━━━━━ DATASET EXCERPT

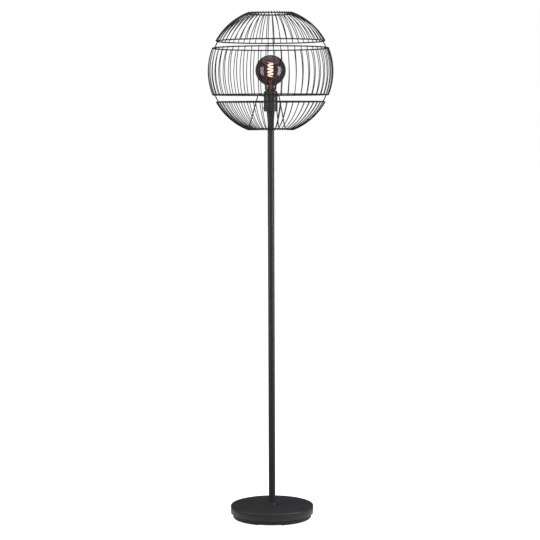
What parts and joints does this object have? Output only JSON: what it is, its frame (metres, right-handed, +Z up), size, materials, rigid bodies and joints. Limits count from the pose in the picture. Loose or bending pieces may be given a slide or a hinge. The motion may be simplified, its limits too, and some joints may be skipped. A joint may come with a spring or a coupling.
{
  "type": "floor lamp",
  "caption": "Floor lamp with a weighted round base, a slim screwed pole and a ball-shaped open wire cage around a globe bulb.",
  "frame": {"origin": "on the floor, on the pole's axis, at the centre of the base", "axes": "+Z up along the pole, -Y to the front, +X to the right; the cord inlet is at the rear, +Y"},
  "size_m": [0.394, 0.394, 1.6049],
  "materials": {
    "black_coat": "satin black powder coat, fine grain",
    "wire_coat": "matt black powder coat on steel wire",
    "cast_weight": "cast concrete",
    "plate_coat": "matt black paint",
    "black_rubber": "matt black rubber",
    "plated_steel": "bright zinc plate",
    "dark_screw": "blackened steel",
    "brass_parts": "plain brass",
    "holder_ceramic": "unglazed white steatite",
    "holder_plastic": "black thermoplastic",
    "block_plastic": "white thermoplastic",
    "lead_jacket": "black flexible sheath",
    "smoked_glass": "smoked grey-brown glass",
    "stem_glass": "clear glass",
    "cap_metal": "rolled bright metal",
    "cap_glass": "black glass insulator",
    "solder": "dull solder",
    "filament_glow": "glowing amber filament",
    "nickel_wire": "nickel wire"
  },
  "bodies": {
    "stand": {"base_cover": "black_coat", "base_weight": "cast_weight", "base_plate": "plate_coat", "base_plate_screws": "plated_steel", "base_feet": "black_rubber", "cord_grommet": "black_rubber", "terminal_block": "block_plastic", "terminal_block_screws": "brass_parts", "foot_washer": "plated_steel", "foot_nut": "plated_steel", "foot_bolt": "plated_steel", "foot_collar": "black_coat", "foot_bush": "plated_steel", "pole_lower": "black_coat", "lower_joint_stud": "plated_steel", "lower_joint_bush": "plated_steel", "pole_middle": "black_coat", "upper_joint_stud": "plated_steel", "upper_joint_bush": "plated_steel", "pole_upper": "black_coat", "top_bush": "plated_steel", "neck_cone": "black_coat", "inner_lead": "lead_jacket", "holder_nipple": "plated_steel", "holder_lock_nut": "plated_steel", "holder_cup": "black_coat", "cup_side_screw": "dark_screw", "holder_core": "holder_ceramic", "terminal_screws": "brass_parts", "holder_sleeve": "holder_plastic", "screw_shell": "brass_parts", "centre_contact": "brass_parts"},
    "shade": {"fitter_ring": "wire_coat", "spider_arm_1": "wire_coat", "spider_arm_2": "wire_coat", "spider_arm_3": "wire_coat", "top_ring": "wire_coat", "upper_ribs": "wire_coat", "upper_hem_ring": "wire_coat", "upper_struts": "wire_coat", "band_top_ring": "wire_coat", "band_ribs": "wire_coat", "band_bottom_ring": "wire_coat", "lower_struts": "wire_coat", "lower_hem_ring": "wire_coat", "lower_ribs": "wire_coat", "bottom_ring": "wire_coat"},
    "clamp_ring": {"shade_ring": "black_coat"},
    "bulb_tip": {"cap_contact": "solder"},
    "bulb": {"bulb_glass": "smoked_glass", "bulb_cap": "cap_metal", "cap_insulator": "cap_glass", "bulb_stem": "stem_glass", "filament": "filament_glow", "support_wires": "nickel_wire"}
  },
  "joints": [
    {"name": "shade_turn", "type": "hinge", "parent": "stand", "child": "shade", "pos_m": [0, 0, 1.344], "axis": [0, 0, 1], "continuous": true},
    {"name": "clamp_ring_turn", "type": "hinge", "parent": "stand", "child": "clamp_ring", "pos_m": [0, 0, 1.352], "axis": [0, 0, 1], "range_deg": [0, 720]},
    {"name": "bulb_rise", "type": "slide", "parent": "stand", "child": "bulb_tip", "axis": [0, 0, 1], "range_m": [0, 0.0154]},
    {"name": "bulb_turn", "type": "hinge", "parent": "bulb_tip", "child": "bulb", "pos_m": [0, 0, 1.362], "axis": [0, 0, 1], "range_deg": [0, 1530]}
  ],
  "couplings": [
    {"joint": "bulb_rise", "follows": "bulb_turn", "m_per_rad": 0.00057614}
  ]
}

━━━━━━━━━━

> [JOB]:
Locate all lines holding the word "frame", then copy them out.

> [PROBLEM SOLUTION]:
What parts and joints does this object have? Output only JSON: what it is, its frame (metres, right-handed, +Z up), size, materials, rigid bodies and joints. Limits count from the pose in the picture. Loose or bending pieces may be given a slide or a hinge. The motion may be simplified, its limits too, and some joints may be skipped. A joint may come with a spring or a coupling.
  "frame": {"origin": "on the floor, on the pole's axis, at the centre of the base", "axes": "+Z up along the pole, -Y to the front, +X to the right; the cord inlet is at the rear, +Y"},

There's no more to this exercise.